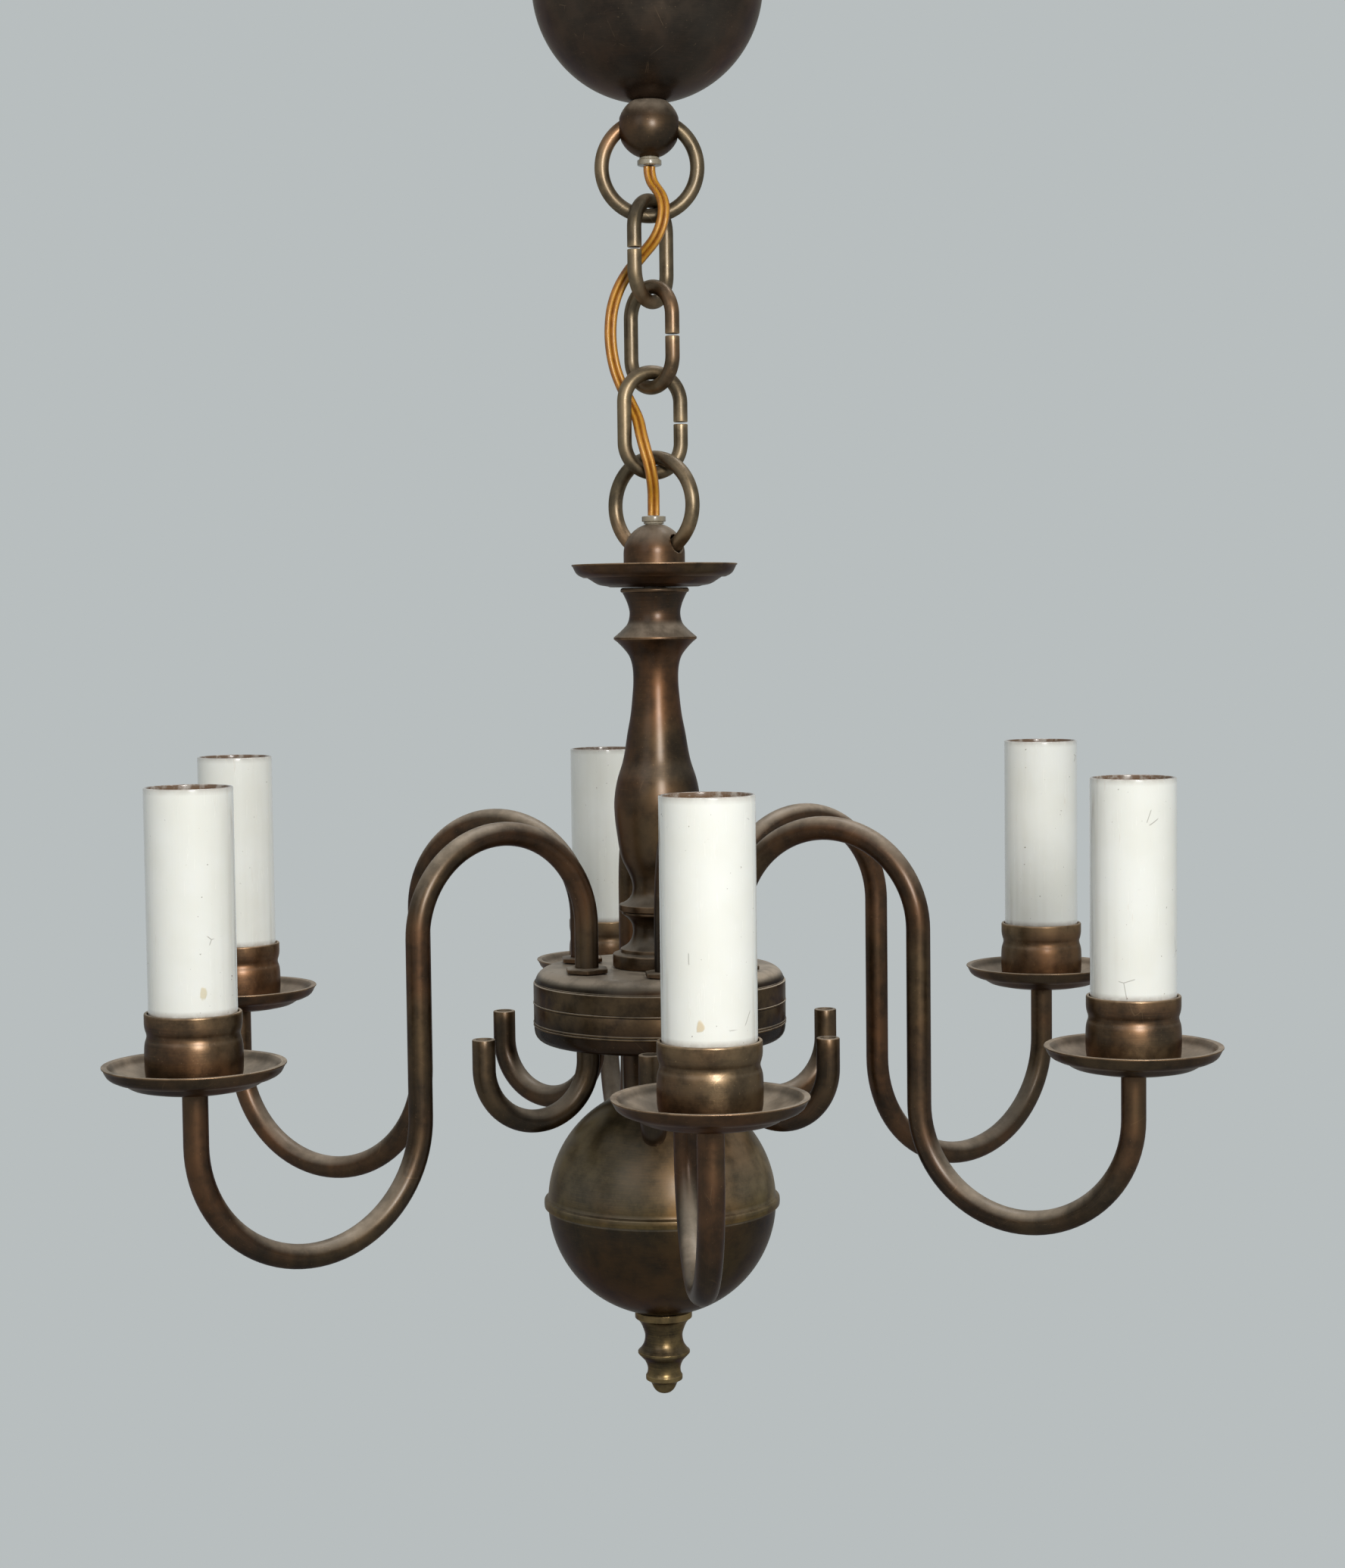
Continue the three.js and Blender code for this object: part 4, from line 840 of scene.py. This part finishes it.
CORD_WIDTH = 5
CORD_THICK = 2.6
CORD_LENGTHS = 30.0  # of each declared length; the rest is a short tail into the lower bush
CORD_STEP = 0.75
LAY_ALONG = 1.6  # how fast the pattern of the strands goes on along the flex, and across it
LAY_ACROSS = 1.3
FLEX_SHARP_EDGE = math.radians(70)
CORD_ROUTE = [
    (0, 0, -79.59), (0, 0, -81.59),
    (0.9, -1, -85.7), (4.5, -5.1, -92.1), (5.5, -7.3, -97), (4.8, -8.3, -102.9),
    (2.1, -7, -109.1), (-4, -2.2, -116), (-9, 1.4, -121.5), (-13, 3.2, -128),
    (-15.6, 3.8, -135.5), (-16.6, 3.8, -143.5), (-16.4, 3.8, -151.5), (-14.9, 3.8, -160),
    (-12.2, 3.4, -167.5), (-8.8, 1.6, -174.5), (-6, -1.8, -181), (-4.6, -5.8, -187.5),
    (-3, -7.9, -194), (-1.5, -7.7, -199.8), (-0.5, -5.9, -205), (0, -2.1, -210.8),
    (0, -0.6, -214.5), (0, 0, -217.9), (0, 0, -219.9),
]


def even_line(knots, gap):
    """Points an even distance apart on the smooth line through the knots, and its length."""
    fine = flowing(knots, 0.1)
    runs = runs_along(fine)
    count = round(runs[-1] / gap)
    points = []
    index = 0
    for step in range(count + 1):
        want = runs[-1] * step / count
        while index < len(runs) - 2 and runs[index + 1] < want:
            index += 1
        share = (want - runs[index]) / (runs[index + 1] - runs[index])
        points.append(fine[index].lerp(fine[index + 1], share))
    return points, runs[-1]


def flex_section(steps=48):
    """The flex's section: two round cores in one skin. Each point has its place and, from 0 to 1,
    how near it lies to a core."""
    lobe = CORD_THICK / 2
    offset = CORD_WIDTH / 2 - lobe
    section = []
    for _, cos, sin in circle(steps):
        reach = max(
            m * cos + math.sqrt(max(lobe**2 - (m * sin) ** 2, 0))
            for m in (-offset, offset)
            if abs(m * sin) <= lobe
        )
        x, y = reach * cos, reach * sin
        section.append((x, y, max(0, 1 - abs(abs(x) - offset) / (0.75 * lobe))))
    return section


def flex(part, frames, first_run, step_length):
    """One length of the flex, and the path it takes."""
    section = flex_section()
    rings = [[(point + side * x + up * y, Vector()) for x, y, _ in section] for point, side, up in frames]
    name = f"flex_{part + 1}"
    mesh = mesh_of(name, Shape().skin(rings, looped=False))
    write(mesh, "core", [core for _ in frames for _, _, core in section])
    lay = []
    for row in range(len(frames)):
        run = first_run + row * step_length
        for x, y, _ in section:
            lay += [run * LAY_ALONG + x * (LAY_ACROSS if y > 0 else -LAY_ACROSS), x, 0]
    write(mesh, "lay", lay, vectors=True)
    mesh.materials.append(FLEX)
    mesh.shade_smooth()
    mesh.set_sharp_from_angle(angle=FLEX_SHARP_EDGE)
    piece = add_object(name, mesh)
    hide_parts("supply_cord")
    path = [point * MM for point, _, _ in frames]
    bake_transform(piece)
    return piece, path


def cord():
    points, total = even_line(CORD_ROUTE, CORD_STEP)
    step_length = total / (len(points) - 1)
    frames = []
    side = Vector((0.94, 0.34, 0)).normalized()  # the way across the flex at its upper end
    for before, point, after in zip([points[0], *points], points, [*points[1:], points[-1]]):
        ahead = (after - before).normalized()
        side = (side - ahead * side.dot(ahead)).normalized()
        frames.append((point, side, ahead.cross(side)))
    starts = [round(CORD_LENGTHS * part / step_length) for part in range(6)] + [len(points) - 1]
    pieces = []
    for part, (start, end) in enumerate(zip(starts, starts[1:])):
        pieces.append(flex(part, frames[start:end + 1], start * step_length, step_length))
    tail, _ = pieces.pop()


# Column

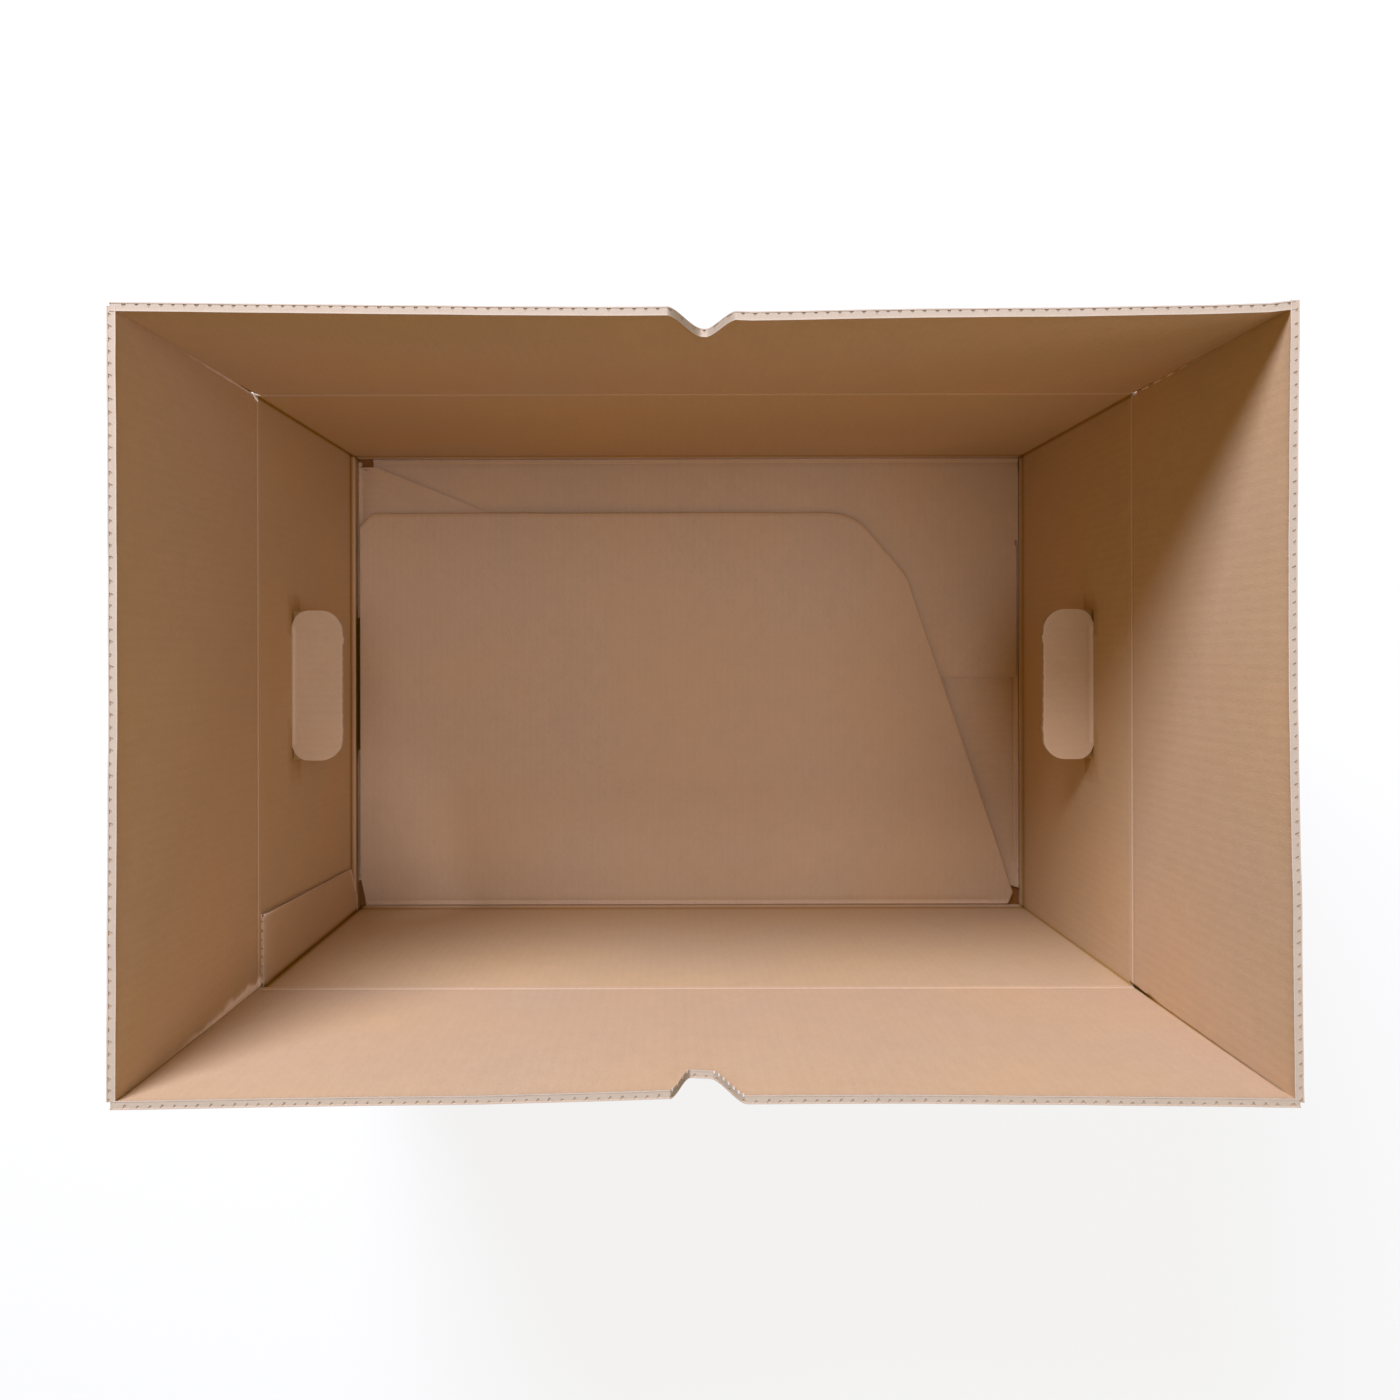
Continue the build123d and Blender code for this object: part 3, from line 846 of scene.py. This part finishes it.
def panel_b(mesh):
    """From the back wall; comes down from the right minor panel to the floor. s is x, t the
    way from the wall's inner face."""
    left, right = -inner_x + 14 * mm, inner_x - 3.2 * mm
    depth, corner = 197 * mm, 14 * mm
    nick_depth = 77 * mm
    hs, ht = [left, left + corner, right + 0.002], [depth - corner, depth, depth]
    s = np.unique(np.round(np.concatenate([np.linspace(left, right, 41),
                                           np.linspace(left, left + corner, 6),
                                           [right - 0.003, right - 0.0015, right + 0.0015]]), 6))
    high = np.interp(s, hs, ht) + ripple(s, 0.0003, 0.03, 71)
    low = np.full(len(s), -overlap)
    t = ridge_rows(low, high, [0.12, 0.14, 0.16, 0.4, 0.7, 0.95, 1.0])
    nick = len(ridge_share)
    # nick in the right edge: three rows are drawn together there
    t[:, nick] = nick_depth - 2.5 * mm
    t[:, nick + 1] = np.where(s > right - 3.5 * mm, nick_depth, nick_depth - 0.5 * mm)
    t[:, nick + 2] = nick_depth + 2.5 * mm
    keep = np.ones((len(s) - 1, t.shape[1] - 1), bool)
    keep[-1:, nick:] = False
    keep[-2:, nick:nick + 2] = False

    def place(s, t, n):
        level = board * np.clip((s + 0.1) / 0.2, 0, 1)
        return s, inner_y - t, level + n + fold_ridge(t, n)

    two_liners(mesh, s, t, keep, place, painted_fold_highlight(-overlap))
    free_edge_fluting(mesh, left, right, lambda v: np.full(len(v), 0.0),
                      lambda v: np.interp(v, hs, ht), place)


def left_minor(mesh):
    """From the left wall, over panel B. s is y, t the way from the wall's inner face."""
    front, back, ear = -inner_y + 23 * mm, inner_y - 3.5 * mm, inner_y - 6.5 * mm
    slot_low, slot_high = slot_middle - slot_half, slot_middle + slot_half
    corner = 13.8 * mm

    def high_at(v):
        fore = overlap + (v - front) / 0.3
        aft = corner + (ear - v) / 0.41
        slanted = np.clip(np.minimum(fore, aft), overlap, minor_reach)
        return np.where(v > ear - 1.5 * mm, 3.5 * mm, slanted)

    s = np.unique(np.round(np.concatenate([
        np.linspace(front, front + 0.0565, 12), np.linspace(front + 0.0565, ear - 0.0716, 14),
        np.linspace(ear - 0.0716, ear - 0.0016, 12), [ear - 0.0014, ear, back],
        [slot_low - 0.0002, slot_low, slot_high, slot_high + 0.0002]]), 6))
    low = np.where((s > slot_low - 1e-5) & (s < slot_high + 1e-5), slot_reach, -overlap)
    high = np.maximum(high_at(s), low + overlap)
    t = ridge_rows(low, high, [0.5, 1.0])

    def place(s, t, n):
        level = board * np.clip(t / (14 * mm), 0, 1)
        return -inner_x + t, s, level + n + fold_ridge(t, n)

    two_liners(mesh, s, t, np.ones((len(s) - 1, t.shape[1] - 1), bool), place, painted_fold_highlight(-overlap))
    free_edge_fluting(mesh, front + 0.002, ear - 0.0017, lambda v: v * 0, high_at, place)


def right_minor(mesh):
    """Lowest panel, from the right wall. s is y, t the way from the wall's inner face."""
    front, back = -inner_y + 15 * mm, inner_y - 12 * mm

    def high_at(v):
        fore = np.interp(v, [front, front + 4.1 * mm, front + 77.1 * mm],
                         [overlap, 13.8 * mm, minor_reach])
        aft = overlap + (back - v) / 0.41
        return np.clip(np.minimum(fore, aft), overlap, minor_reach)

    s = np.unique(np.round(np.concatenate([
        np.linspace(front, front + 0.0041, 4), np.linspace(front + 0.0041, front + 0.0771, 12),
        np.linspace(front + 0.0771, back - 0.0771, 14), np.linspace(back - 0.0771, back, 12)]), 6))
    low = np.full(len(s), -overlap)
    high = np.maximum(high_at(s), low + overlap)
    t = ridge_rows(low, high, [0.5, 1.0])

    def place(s, t, n):
        return inner_x - t, s, n + fold_ridge(t, n)

    two_liners(mesh, s, t, np.ones((len(s) - 1, t.shape[1] - 1), bool), place, painted_fold_highlight(-overlap))
    free_edge_fluting(mesh, front + 0.002, back - 0.002, lambda v: v * 0, high_at, place)


def tongue(mesh, sign, seed):
    """Folded in level from a hand hole, with a crushed crease at the wall."""
    fine_end = np.array([0.0002, 0.0006, 0.0012, 0.002, 0.0035, 0.005])
    s = np.unique(np.round(np.concatenate([np.linspace(-hand_half, -hand_half + hand_radius, 14),
                                           np.linspace(-hinge_half, hinge_half, 31),
                                           np.linspace(hand_half - hand_radius, hand_half, 14),
                                           [-hinge_half - 0.0004, hinge_half + 0.0004],
                                           hand_half - fine_end, fine_end - hand_half]), 6))

    def low_at(v):
        beside = slit * smooth((np.abs(v) - hinge_half) / 0.004)
        beside = beside + corner_cut(v, hand_half, hand_half - hinge_half)
        return np.where(np.abs(v) < hinge_half + 1e-5, -0.0022, beside)

    def high_at(v):
        nib = sum(0.0016 * bump_at(v, c, 0.0012) for c in (-0.031, 0.0335, 0.036))
        rounded = hand_reach - corner_cut(v, hand_half, hand_radius)
        return rounded + nib + ripple(v, 0.00025, 0.011, seed)

    low, high = low_at(s), high_at(s)
    share = np.array([0, 0.02, 0.04, 0.06, 0.08, 0.1, 0.125, 0.15, 0.18, 0.22, 0.4, 0.7, 0.95, 1.0])
    t = low[:, None] + (high - low)[:, None] * share

    def place(s, t, n):
        bead = (0.0006 * bump_at(t, 0.0014, 0.0009) - 0.0005 * bump_at(t, 0.0034, 0.0009)) \
            * (np.abs(s) < hinge_half) * n / board
        droop = 0.0008 * np.clip(t / hand_reach, 0, 1) ** 1.5
        z = tongue_top - board + n + bead - droop
        return sign * (inner_x - t), s + hand_middle, z

    def scuffs_and_painted_light(s, t):
        # painted highlight along the hinge crease, and a paler cut free edge
        return 0.6 * bump_at(t, 0.0014, 0.0008) * (np.abs(s) < hinge_half) \
            + 0.35 * np.exp(-np.abs(high_at(s) - t) / 0.001)

    two_liners(mesh, s, t, np.ones((len(s) - 1, len(share) - 1), bool), place, scuffs_and_painted_light)
    free_edge_fluting(mesh, -hand_half + 0.001, hand_half - 0.001, low_at, high_at, place)

    # thin sheets under the slits at both ends of the hinge, painted dark as the shade seen through
    # the slits
    for end in (-1, 1):
        v = np.sort(end * np.linspace(hinge_half - 0.002, hand_half - 0.0003, 15))
        t = (low_at(v) + 0.002)[:, None] * np.array([0, 0.5, 1.0]) - np.array([0.0004, 0, 0])
        mesh.sheet(v, t, np.ones((len(v) - 1, 2), bool), -0.0013, -0.0009, place,
                   wear=lambda s, t: np.full(t.shape, -1.7))


carton = Board()
walls(carton)
glue_tab(carton)
right_minor(carton)
panel_b(carton)
left_minor(carton)
panel_a(carton)
tongue(carton, -1, 81)
tongue(carton, 1, 83)
body_piece = carton.make("carton_body_board", materials)
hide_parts("carton_body")
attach(body_piece, "carton")


# Floor, light and camera

def floor_material(name, colour, glow):
    """Plain floor; glow is the share of plain white that the camera alone sees."""
    material = bpy.data.materials.new(name)
    material.use_nodes = True
    nodes, links = material.node_tree.nodes, material.node_tree.links
    shader = nodes["Principled BSDF"]
    shader.inputs["Base Color"].default_value = (*colour, 1)
    shader.inputs["Roughness"].default_value = 0.9
    shader.inputs["Specular IOR Level"].default_value = 0.1
    if glow:
        white = nodes.new("ShaderNodeEmission")
        path = nodes.new("ShaderNodeLightPath")
        part = nodes.new("ShaderNodeMath")
        part.operation = "MULTIPLY"
        part.inputs[1].default_value = glow
        mix = nodes.new("ShaderNodeMixShader")
        links.new(path.outputs["Is Camera Ray"], part.inputs[0])
        links.new(part.outputs[0], mix.inputs[0])
        links.new(shader.outputs[0], mix.inputs[1])
        links.new(white.outputs[0], mix.inputs[2])
        links.new(mix.outputs[0], nodes["Material Output"].inputs["Surface"])
        # the glow lights nothing, so it is not sampled as a lamp
        material.cycles.emission_sampling = "NONE"
    return material


def floor_piece(name, outer, inner, material):
    """Flat floor with an optional rectangular opening."""
    (ox, oy), z = outer, -0.0002
    points = [(-ox, -oy, z), (ox, -oy, z), (ox, oy, z), (-ox, oy, z)]
    faces = [(0, 1, 2, 3)]
    if inner:
        ix, iy = inner
        points += [(-ix, -iy, z), (ix, -iy, z), (ix, iy, z), (-ix, iy, z)]
        faces = [(0, 1, 5, 4), (1, 2, 6, 5), (2, 3, 7, 6), (3, 0, 4, 7)]
    mesh = bpy.data.meshes.new(name)
    mesh.from_pydata(points, [], faces)
    mesh.materials.append(material)
    obj = bpy.data.objects.new(name, mesh)
    bpy.context.collection.objects.link(obj)


under = (half_x, half_y)
floor_piece("floor", (6.0, 6.0), under, floor_material("pale_floor", (0.9, 0.9, 0.9), 0.8))
# The floor under the carton is dark brown: painted shade, seen only through the gaps in the carton's
# bottom.
floor_piece("floor_under_carton", under, None,
            floor_material("shaded_floor", (0.27, 0.10, 0.02), 0))


def area_light(name, azimuth, elevation, distance, size, power, colour=(1, 1, 1)):
    """A round lamp aimed at the middle of the carton; azimuth from +X towards +Y."""
    lamp = bpy.data.lights.new(name, "AREA")
    lamp.shape = "DISK"
    lamp.size = size
    lamp.energy = power
    lamp.color = colour
    obj = bpy.data.objects.new(name, lamp)
    a, e = math.radians(azimuth), math.radians(elevation)
    obj.location = (distance * math.cos(e) * math.cos(a), distance * math.cos(e) * math.sin(a),
                    0.25 + distance * math.sin(e))
    obj.rotation_euler = (math.radians(90 - elevation), 0, a + math.radians(90))
    bpy.context.collection.objects.link(obj)
    return obj


area_light("key", 113, 41, 2.5, 1.1, 85.5, (0.93, 1.0, 1.34))
area_light("overhead", 0, 80, 2.5, 1.6, 23, (0.92, 1.0, 1.4))
area_light("low_fill", 308, 23, 2.5, 1.0, 4.0, (1.0, 0.96, 1.45))


def room_light(colour, strength):
    """Weak warm light from all around; the camera sees plain white there."""
    world = bpy.data.worlds.new("world")
    bpy.context.scene.world = world
    world.use_nodes = True
    nodes, links = world.node_tree.nodes, world.node_tree.links
    light = nodes["Background"]
    light.inputs["Color"].default_value = (*colour, 1)
    light.inputs["Strength"].default_value = strength
    backdrop = nodes.new("ShaderNodeBackground")
    backdrop.inputs["Color"].default_value = (1, 1, 1, 1)
    backdrop.inputs["Strength"].default_value = 1.0
    path = nodes.new("ShaderNodeLightPath")
    mix = nodes.new("ShaderNodeMixShader")
    links.new(path.outputs["Is Camera Ray"], mix.inputs[0])
    links.new(light.outputs[0], mix.inputs[1])
    links.new(backdrop.outputs[0], mix.inputs[2])
    links.new(mix.outputs[0], nodes["World Output"].inputs["Surface"])


room_light((1, 0.8, 0.06), 0.245)

camera_data = bpy.data.cameras.new("camera")
camera_data.sensor_width = 36
camera_data.lens = 30.025
camera_data.shift_x = 0.02225
camera_data.shift_y = -0.03399
camera = bpy.data.objects.new("camera", camera_data)
camera.location = (-0.01773, 0.02643, 1.0522)
camera.rotation_euler = (0, 0, -0.0020)
bpy.context.collection.objects.link(camera)
bpy.context.scene.camera = camera
bpy.context.scene.view_settings.view_transform = "Standard"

What the task asks
Look through the entries above and quote exactly the lines from the line with "Continue the build123d" to the line with "return s, inner_y", counting both of those lines.

Complete response
Continue the build123d and Blender code for this object: part 3, from line 846 of scene.py. This part finishes it.
def panel_b(mesh):
    """From the back wall; comes down from the right minor panel to the floor. s is x, t the
    way from the wall's inner face."""
    left, right = -inner_x + 14 * mm, inner_x - 3.2 * mm
    depth, corner = 197 * mm, 14 * mm
    nick_depth = 77 * mm
    hs, ht = [left, left + corner, right + 0.002], [depth - corner, depth, depth]
    s = np.unique(np.round(np.concatenate([np.linspace(left, right, 41),
                                           np.linspace(left, left + corner, 6),
                                           [right - 0.003, right - 0.0015, right + 0.0015]]), 6))
    high = np.interp(s, hs, ht) + ripple(s, 0.0003, 0.03, 71)
    low = np.full(len(s), -overlap)
    t = ridge_rows(low, high, [0.12, 0.14, 0.16, 0.4, 0.7, 0.95, 1.0])
    nick = len(ridge_share)
    # nick in the right edge: three rows are drawn together there
    t[:, nick] = nick_depth - 2.5 * mm
    t[:, nick + 1] = np.where(s > right - 3.5 * mm, nick_depth, nick_depth - 0.5 * mm)
    t[:, nick + 2] = nick_depth + 2.5 * mm
    keep = np.ones((len(s) - 1, t.shape[1] - 1), bool)
    keep[-1:, nick:] = False
    keep[-2:, nick:nick + 2] = False

    def place(s, t, n):
        level = board * np.clip((s + 0.1) / 0.2, 0, 1)
        return s, inner_y - t, level + n + fold_ridge(t, n)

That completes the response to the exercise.